Perhaps the most frustrating news for clubs came this week, when Champions League contenders found out that they might lose their South American stars, were their team to reach the Champions League final. This year, the legendary match will occur on June 6th in Berlin’s Iconic OlympiaStadion. However, the 2015 Copa America in Chile will begin on June 11th, and FIFA is requiring that all players participating in the tournament be available by May 29th, two weeks before the start of the tournament. Given that after this date national squads have priority over all players, FIFA is recommending that European clubs begin to negotiate with national teams to allow their star players the ability to play on June 6th (if the club were to reach the final).

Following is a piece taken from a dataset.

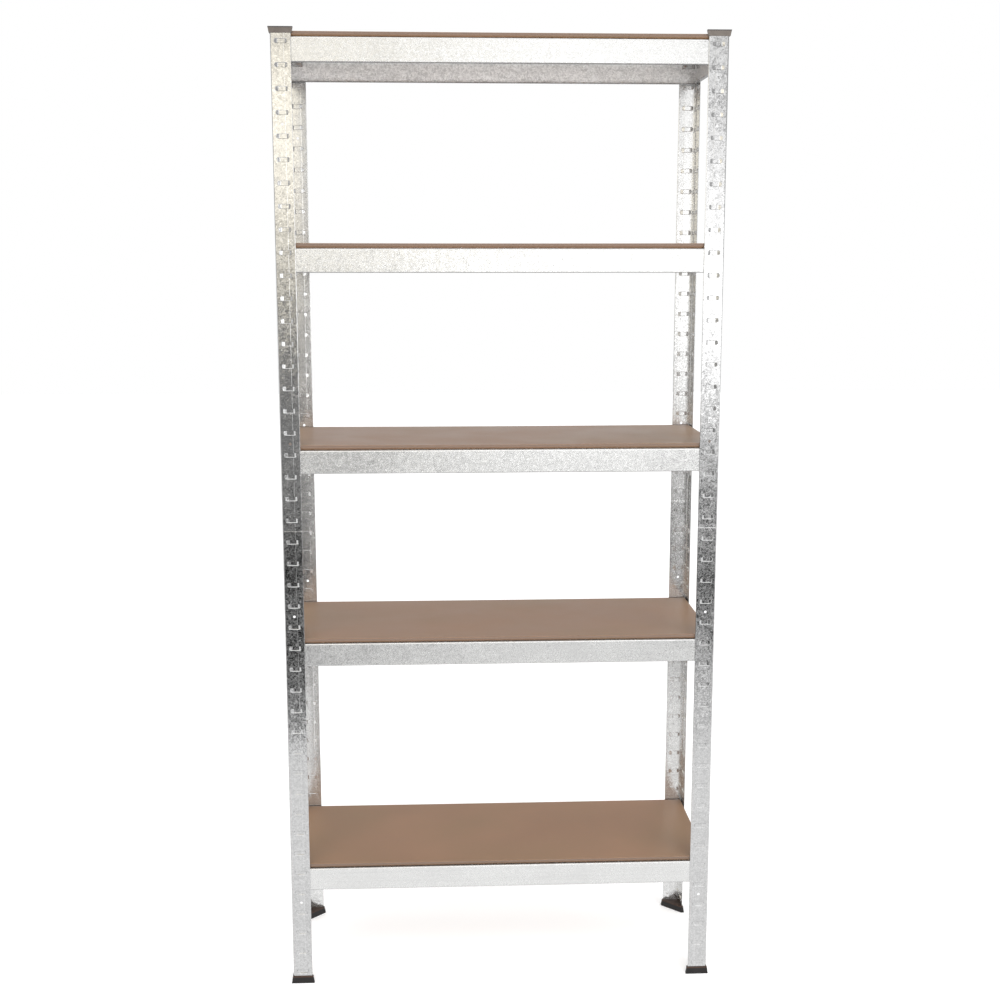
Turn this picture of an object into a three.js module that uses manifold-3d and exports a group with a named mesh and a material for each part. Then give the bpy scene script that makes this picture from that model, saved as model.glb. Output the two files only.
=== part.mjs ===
// Five-level boltless steel shelving unit, in millimetres, +Z up.
// Four angle-section posts, each of two lengths joined by a hidden inner angle, carry
// folded-channel beams, and a loose board lies on the beams at every level.
// The origin is on the floor at the centre of the footprint; -Y is the front.

import * as THREE from 'three';
import { mergeVertices } from 'three/addons/utils/BufferGeometryUtils.js';
import Module from 'manifold-3d';

const wasm = await Module();
wasm.setup();

// Clearance left between pieces that touch, and how far a cutting tool runs past a face.
const GAP = 0.3;
const OVERRUN = 5;

// Footprint across the outer faces of the posts.
const SPAN_X = 798;
const SPAN_Y = 300;

// Posts: equal-leg angle with one row of slots down each leg.
const LEG = 36;
const POST_T = 1.2;
const BEND_R = 2.2;
const INNER_BEND_R = 1;
const PITCH = 40;
const SLOTS_PER_SECTION = 22;
const SECTION = PITCH * SLOTS_PER_SECTION;
const SLOT_L = 22;
const SLOT_H = 8;
const SLOT_CENTRE = LEG / 2;
const HOLE_R = 2.5;
const HOLE_SIDES = 8;
const HOLE_FROM_END = 160;

// Feet: three-cornered plastic shoes, wider at the floor.
const FOOT_H = 13.3;
const FOOT_FLOOR = 2.2;
const FOOT_WALL_TOP = 1.2;
const FOOT_WALL_BOTTOM = 3.5;
const FOOT_TIP = 4;
const FOOT_CHAMFER = 3.2;
const POST_Z0 = FOOT_FLOOR + GAP;

// Caps: L-shaped plastic covers, wider at the top.
const CAP_H = 10.6;
const CAP_PLATE = 3.2;
const CAP_WALL_LOW = 1.2;
const CAP_WALL_TOP = 3.5;
const CAP_INNER = 3.3;
const POST_TOP = POST_Z0 + 2 * SECTION;
const CAP_TOP = POST_TOP + GAP + CAP_PLATE;

// Joiners: inner angles across the seam of each post.
const JOINER_LEG = 30;
const JOINER_T = 1.2;
const JOINER_LENGTH = 90;
const JOINER_WINDOW_L = 24;
const JOINER_WINDOW_H = 10;

// Beams: channels with a top ledge and a turned-down lip.
const BEAM_H = 42.6;
const BEAM_T = 1;
const BEAM_BEND_R = 1.6;
const LEDGE = 15;
const LIP = 5;
const BOTTOM_FLANGE = 9;
const BEAM_ABOVE_SLOT = 7.6;
const BEAM_WINDOW_L = 25;
const BEAM_WINDOW_H = 11;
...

The Copa America Chile 2015 will begin on June 11th, five days after the Champions League Final


If no terms are reached (perhaps national teams want all their players available for pre-tournament training or don’t want players to be fatigued from playing the Champions League five days before the star of the tournament) and a team such as Barcelona were to reach the final, it would suffer a great loss, as Neymar, Messi, Dani Alves, Mascherano, and Bravo would be unavailable for said match. Not only that, but UEFA would also suffer a loss in terms of marketing, as fans are more likely to tune in and watch a game if it’s filled with internationally renowned players.

Messi, James and Neymar could potentially miss the Champions League Final

Only time will tell the future, but the lesson here is clear: once again, FIFA has exerted its dominion over everyone else (including UEFA), with no clear consequences on FIFA’s part. Can FIFA keep getting away with these kinds of actions?

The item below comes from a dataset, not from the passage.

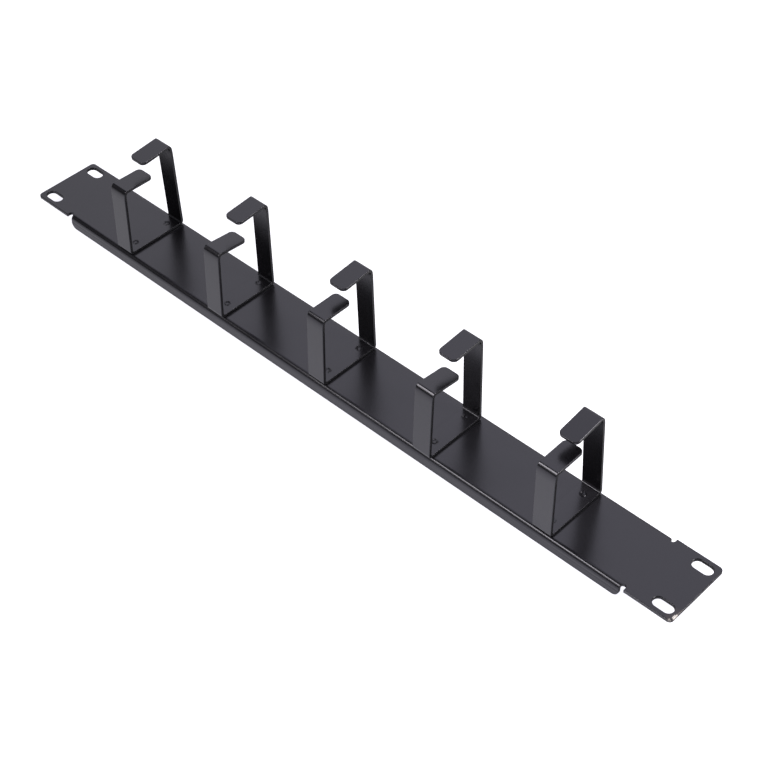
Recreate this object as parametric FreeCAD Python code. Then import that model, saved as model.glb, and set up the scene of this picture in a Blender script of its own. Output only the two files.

As a side note, Suarez fans will be happy if Barcelona reaches the final, since he is still banned from biting Chiellini last summer and cannot play in the Copa America. Maybe it was all planned out? I’m sure he’s not too regretful of that now.

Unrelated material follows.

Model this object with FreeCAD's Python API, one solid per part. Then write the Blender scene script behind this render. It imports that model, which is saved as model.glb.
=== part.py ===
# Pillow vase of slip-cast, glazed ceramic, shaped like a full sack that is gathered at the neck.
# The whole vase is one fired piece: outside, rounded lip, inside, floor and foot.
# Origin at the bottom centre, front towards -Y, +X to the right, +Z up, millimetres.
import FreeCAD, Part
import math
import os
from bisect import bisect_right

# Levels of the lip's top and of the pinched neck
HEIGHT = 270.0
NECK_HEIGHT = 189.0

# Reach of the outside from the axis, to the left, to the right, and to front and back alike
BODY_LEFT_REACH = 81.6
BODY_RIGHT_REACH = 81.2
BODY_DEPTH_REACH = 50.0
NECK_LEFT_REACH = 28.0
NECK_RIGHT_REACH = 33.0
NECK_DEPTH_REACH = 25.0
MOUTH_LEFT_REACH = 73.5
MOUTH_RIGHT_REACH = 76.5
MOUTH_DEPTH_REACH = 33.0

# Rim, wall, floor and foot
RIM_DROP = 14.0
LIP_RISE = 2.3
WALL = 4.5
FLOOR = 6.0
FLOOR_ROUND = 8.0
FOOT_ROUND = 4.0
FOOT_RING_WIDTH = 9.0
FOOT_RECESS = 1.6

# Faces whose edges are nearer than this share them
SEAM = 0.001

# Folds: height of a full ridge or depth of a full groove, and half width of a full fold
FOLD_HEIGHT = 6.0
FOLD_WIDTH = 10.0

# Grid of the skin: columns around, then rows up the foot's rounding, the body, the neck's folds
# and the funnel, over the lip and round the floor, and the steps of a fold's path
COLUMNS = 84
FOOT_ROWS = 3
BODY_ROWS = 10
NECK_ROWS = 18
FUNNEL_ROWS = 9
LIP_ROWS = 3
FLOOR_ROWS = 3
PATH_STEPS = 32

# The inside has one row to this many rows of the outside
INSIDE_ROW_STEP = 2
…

Suarez would have no problem playing the Final


4 thoughts on “FIFA’s Overpowering Control

  1. James Peek

    I think you overlook one very important aspect which is Patriotism. I completely agree that playing friendlies is a hassle for many teams as there’s this added risk of injury and fatigue, with no real reward. Similarly, many fans would much rather watch their beloved teams play rather than watch an international football game. The anticipation of the league can be a lot for many fans and they can get caught up in the intensity of it. When it’s taken away it all but seems like an anticlimax and much cynicism arises from the international fixtures.
    However, I believe, or hope to, that many players relish the opportunity of playing for one’s country whether it be a friendly or a major international competition. International matches are where legends are etched into the countries’ history and where players garner the love and the belief from the fans. It allows players to relieve themselves of the mental stress on the league and embody themselves in a new atmosphere with their countries’ finest.

  2. Harrison Kalt

    Like Johnny said, I think that this is a well articulated and well thought out article that highlights how FIFA is putting some of the sport’s biggest players and teams in precarious positions by forcing clubs to work around pre-established schedules set down for cross-continental competitions like the Europa League and UEFA Champions League. Unlike the NHL, which gives its players ample time between playing duties for their respective league teams and national squads, FIFA has forced some of its most visible players to choose between remaining loyal to their club and home fans and their nation, as time and time again, players like Daniel Sturridge have been put in precarious positions.

    Now, FIFA has decided to move the 2022 World Cup, the same cup that has been in question since the day it was chosen over Australia, Japan, South Korea and the United States. Initially, upon announcing that the world cup would be played over the summer in Doha, Qatar, a place where temperatures can reach up to 120 degrees fahrenheit, FIFA was met with hundreds and hundreds of pleas to reconsider its decision. Yet, after 5 years of this back and forth discussion, FIFA has finally decided to change the World Cup to December, to avoid these hazardous conditions. As a result, they will be putting players at even greater risk, like the aforementioned Daniel Sturridge who was injured because of the wear and tear of playing for two teams almost simultaneously. By choosing Qatar as the host of the 2022 World Cup nearly half a decade ago, FIFA has effectively made the conscious decision to put its players at risk of increased injury and fatigue.

  3. Johnny Salinas

    You bring up some good points about how FIFA is forcing clubs to work around the schedules that were already set by the domestic leagues of individual clubs and bigger cross-continental competitions like the UEFA champions league. I like how you point out the damage that playing for a player’s respective nation can cause to said player’s club, as you point out with the case of Daniel Sturridge and Liverpool, without any insurance being provided to the individual clubs. I am curious to get your take regarding the 2022 FIFA world cup’s timing seeing as FIFA announced that the world cup would be held in November/December of that year rather than the traditional June/July period.

  4. Deemer Class IV

    Very interesting post and the class discussion was eye opening for myself whom doesn’t know as much about FIFA and the policies. I think this is similar to NBA basketball in that the players are weary of playing for the USA team in matches that aren’t the Olympics because they aren’t getting much out of playing. Most want to be healthy and rested for the NBA season which is where they truly make their mark on the sport as well as make their money, as is the same for the club soccer players worldwide.